Parmi les nouveaux venus notables de cette Fashion Week parisienne, il faut citer Virgil Abloh. Connu pour être le directeur créatif de Kanye West, le Chicagoan présentait jeudi dernier rue Saint-Honoré le premier défilé masculin de son label Off-White.

Intitulée “You Cut Me Off”, cette collection puise son inspiration dans le streetwear mais aussi dans l’architecture (Virgil Abloh est diplômé d’un master) et dans les tableaux à entailles de l’Italien Lucio Fontana (les “Attese”), qui semblent directement à la fois avoir influencé le titre de cette collection (“You Cut Me Off”) et certaines pièces, comme les longs manteaux colorés aux coutures apparentes, qui semblent avoir été découpés de façon brute dans la matière.

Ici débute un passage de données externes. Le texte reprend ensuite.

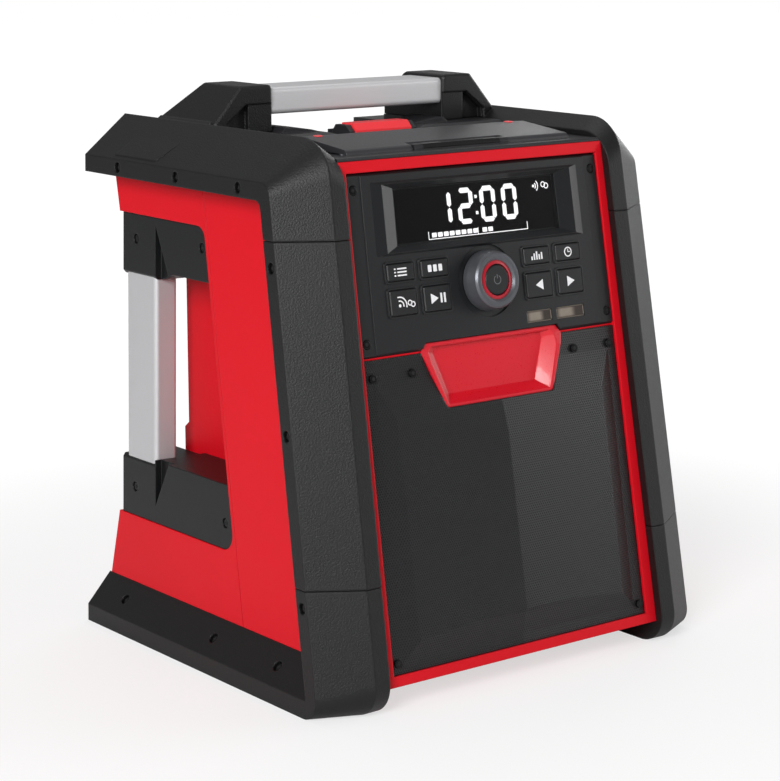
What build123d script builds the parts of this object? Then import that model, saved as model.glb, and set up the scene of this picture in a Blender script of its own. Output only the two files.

Je me suis d’abord concentré sur le titre de cette collection : ‘You Cut Me Off’, expliquait Virgil Abloh au site de Vogue, auquel il a dévoilé en avant-première le moodboard de cette collection. Ça avait un ton intéressant. Généralement c’est de là que je tire ma motivation. Cette fois-ci, je me suis concentré sur [Fontana], et je voulais articuler cela en organisant certaines émotions. Ou en transformant les peintures et en créant ce que je considère comme des œuvres d’art moderne – la tension, la libération et l’énergie.

Notons également qu’en conviant le rappeur A$AP Nast à défiler, Virgil Abloh a un peu plus consolidé le pont érigé entre podium et streetwear – une consolidation à laquelle participe également A$AP Rocky, notamment avec sa dernière collaboration avec Guess.